Regardless of what we call them, “We Need Large Innovations,” as as entrepreneurship zealot Vinod Khosla argues in a recent essay. Why? Because as I point out in my new essay:
we should push for more moonshots because there is a profoundly positive correlation between innovation and human prosperity. Countless economic studies and historical surveys have documented the symbiotic relationship among technological progress, economic growth, and improvement of overall social welfare. Big innovations spawn big gains for society in the form of more choices, greater mobility, increased wealth, better health, and longer lifespans.
I hope to build on this point in a forthcoming paper and eventually in a new book. Big innovations–whether we call them “moonshots” or whatever else–pay big dividends for society.
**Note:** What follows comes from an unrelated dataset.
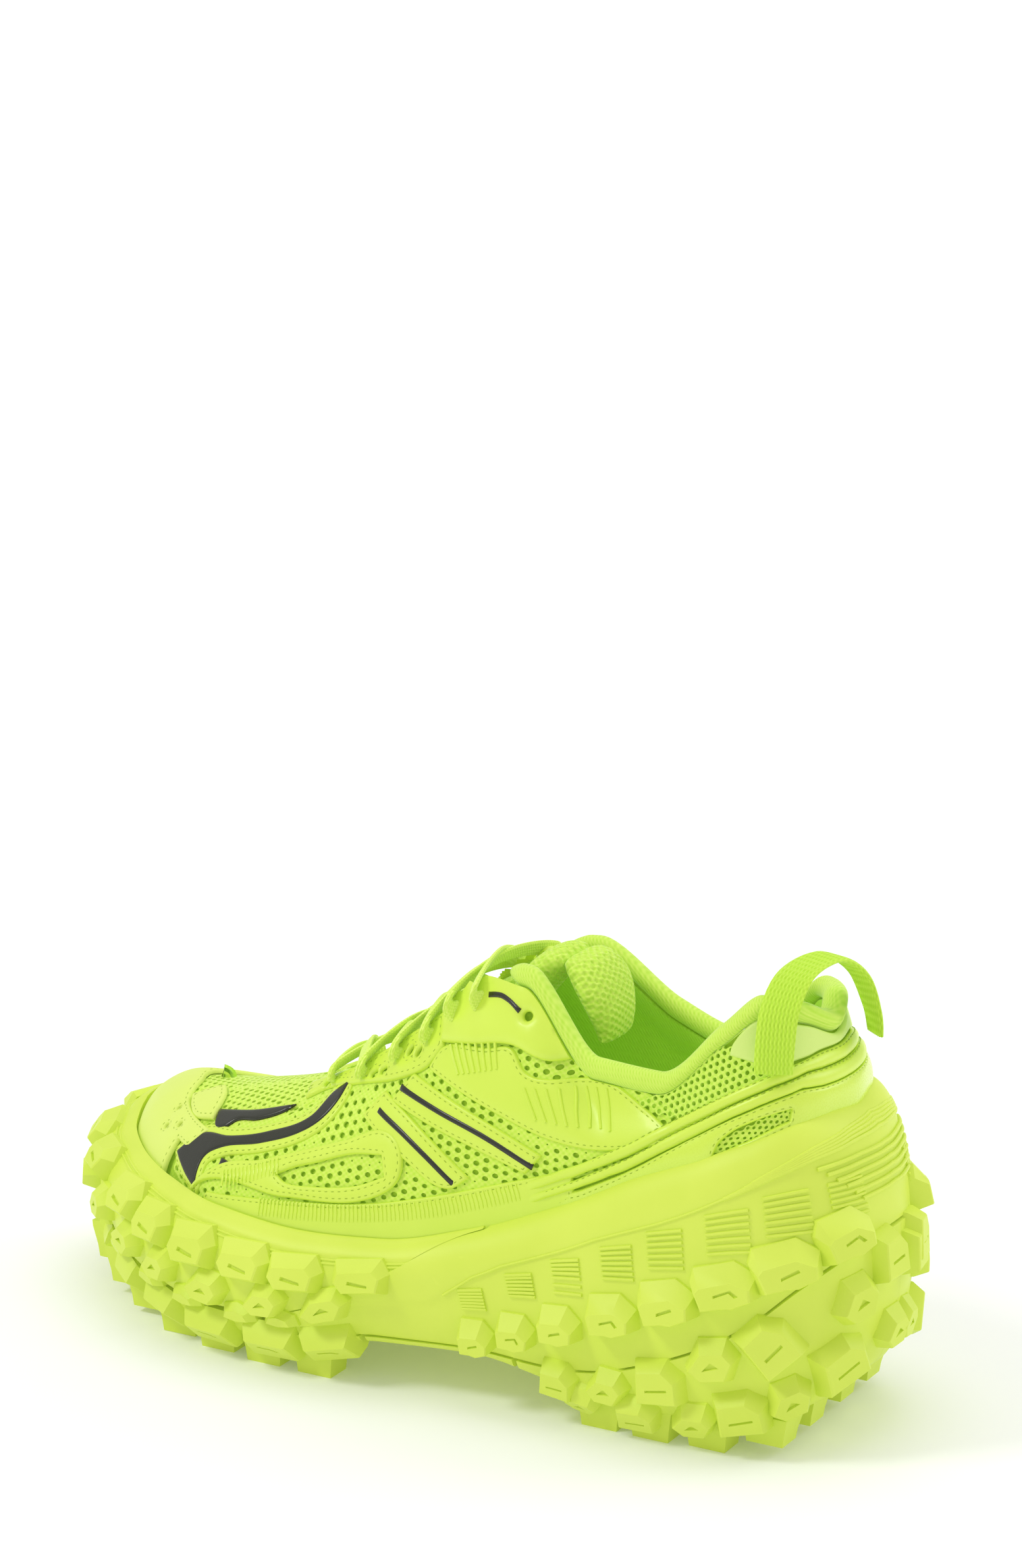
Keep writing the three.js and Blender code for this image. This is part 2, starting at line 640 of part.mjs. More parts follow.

Consequently, getting innovation policy right is essential because, as the great economic historian Joel Mokyr has shown, technological innovation and economic progress must be viewed as “a fragile and vulnerable plant, whose flourishing is not only dependent on the appropriate surroundings and climate, but whose life is almost always short. It is highly sensitive to the social and economic environment and can easily be arrested by relatively small external changes.” Thus, like a plant we wish to grown, we must constantly nurture our innovation policy environment if we hope to grow and prosper as a society. We cannot rest on our past successes. “What matters is the successful striving for what at each moment seems unattainable,” said F. A. Hayek in The Constitution of Liberty. “It is not the fruits of past success but the living in and for the future in which human intelligence proves itself,” he rightly concluded.